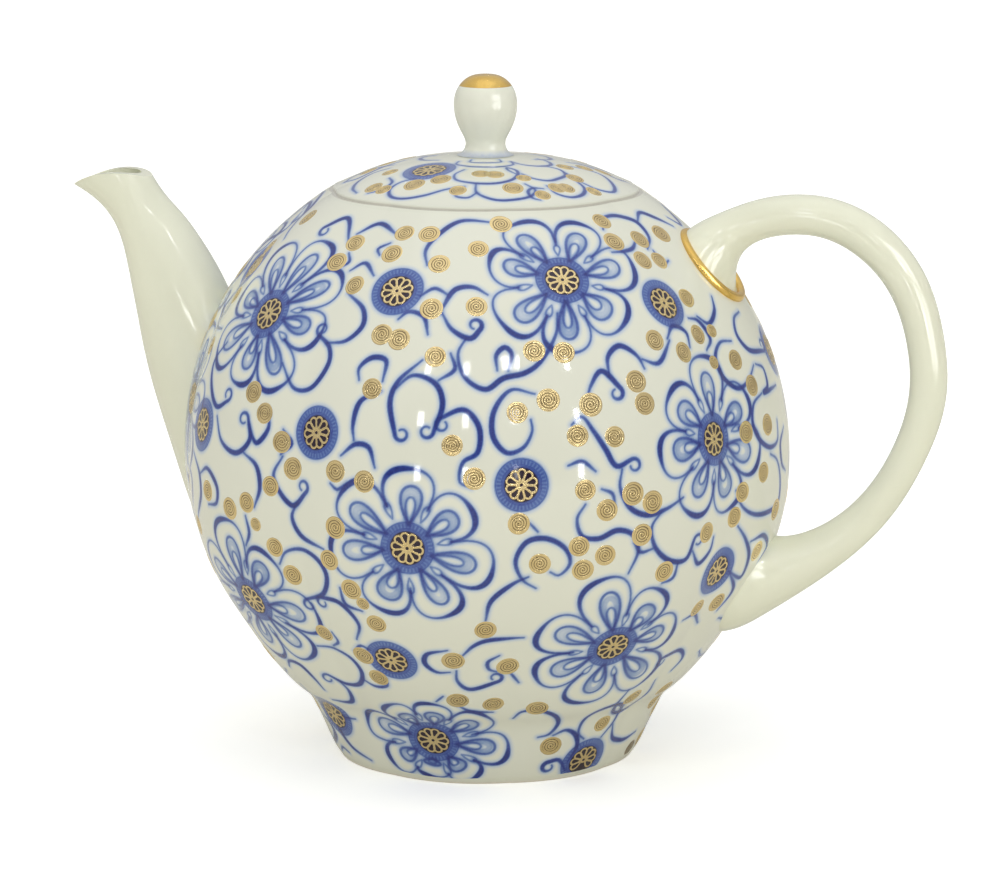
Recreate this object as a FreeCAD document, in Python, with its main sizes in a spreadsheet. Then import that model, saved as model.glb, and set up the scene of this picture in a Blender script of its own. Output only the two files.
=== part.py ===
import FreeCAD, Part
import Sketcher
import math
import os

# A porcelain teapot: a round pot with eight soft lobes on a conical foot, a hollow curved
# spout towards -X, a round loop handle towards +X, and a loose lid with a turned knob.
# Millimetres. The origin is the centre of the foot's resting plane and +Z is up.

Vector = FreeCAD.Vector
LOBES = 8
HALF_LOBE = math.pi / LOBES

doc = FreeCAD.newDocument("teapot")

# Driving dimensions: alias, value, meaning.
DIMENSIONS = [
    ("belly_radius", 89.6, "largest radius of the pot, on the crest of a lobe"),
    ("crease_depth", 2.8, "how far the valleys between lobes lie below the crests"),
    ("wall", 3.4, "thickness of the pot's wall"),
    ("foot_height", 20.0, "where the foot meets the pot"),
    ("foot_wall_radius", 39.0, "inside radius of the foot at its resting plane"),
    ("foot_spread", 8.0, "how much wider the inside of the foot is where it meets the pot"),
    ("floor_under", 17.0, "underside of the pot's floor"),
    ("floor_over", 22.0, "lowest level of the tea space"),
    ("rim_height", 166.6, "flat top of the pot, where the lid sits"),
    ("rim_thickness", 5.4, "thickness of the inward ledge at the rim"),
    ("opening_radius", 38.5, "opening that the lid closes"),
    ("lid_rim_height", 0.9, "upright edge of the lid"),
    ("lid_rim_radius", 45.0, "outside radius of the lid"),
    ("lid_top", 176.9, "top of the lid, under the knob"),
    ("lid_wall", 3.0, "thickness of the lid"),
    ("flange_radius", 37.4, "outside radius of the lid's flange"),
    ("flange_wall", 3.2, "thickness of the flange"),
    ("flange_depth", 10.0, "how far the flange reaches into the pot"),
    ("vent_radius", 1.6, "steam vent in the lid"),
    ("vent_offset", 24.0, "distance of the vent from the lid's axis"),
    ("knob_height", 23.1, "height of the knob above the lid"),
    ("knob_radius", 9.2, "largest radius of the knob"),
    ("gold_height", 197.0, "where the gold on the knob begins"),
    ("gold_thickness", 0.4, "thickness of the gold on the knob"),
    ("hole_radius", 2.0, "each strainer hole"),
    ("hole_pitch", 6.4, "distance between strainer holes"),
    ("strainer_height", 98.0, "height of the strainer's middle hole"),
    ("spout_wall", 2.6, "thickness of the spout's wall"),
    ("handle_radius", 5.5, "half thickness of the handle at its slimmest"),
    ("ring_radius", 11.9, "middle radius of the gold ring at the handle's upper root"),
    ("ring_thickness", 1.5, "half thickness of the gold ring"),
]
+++
**Exercise prompt:** Everything from the first line through the line containing "HALF_LOBE = math.pi / LOBES" should be quoted exactly, and nothing beyond it.

**Task answer:**
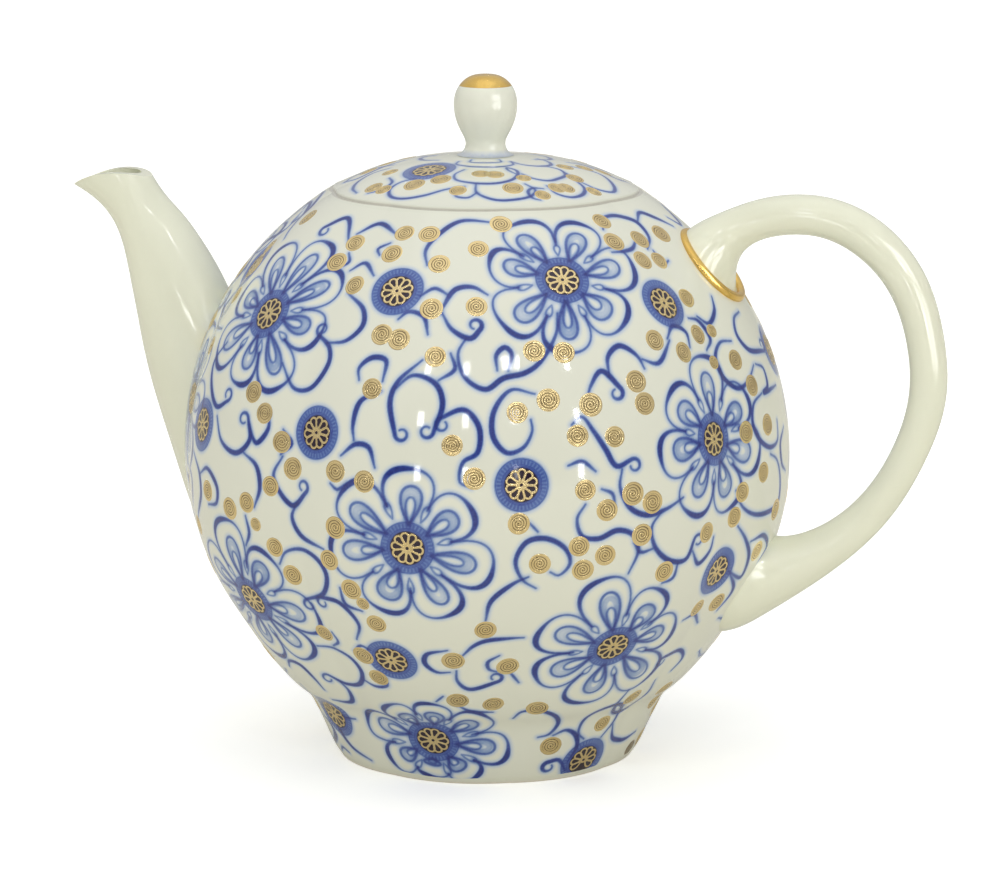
Recreate this object as a FreeCAD document, in Python, with its main sizes in a spreadsheet. Then import that model, saved as model.glb, and set up the scene of this picture in a Blender script of its own. Output only the two files.
=== part.py ===
import FreeCAD, Part
import Sketcher
import math
import os

# A porcelain teapot: a round pot with eight soft lobes on a conical foot, a hollow curved
# spout towards -X, a round loop handle towards +X, and a loose lid with a turned knob.
# Millimetres. The origin is the centre of the foot's resting plane and +Z is up.

Vector = FreeCAD.Vector
LOBES = 8
HALF_LOBE = math.pi / LOBES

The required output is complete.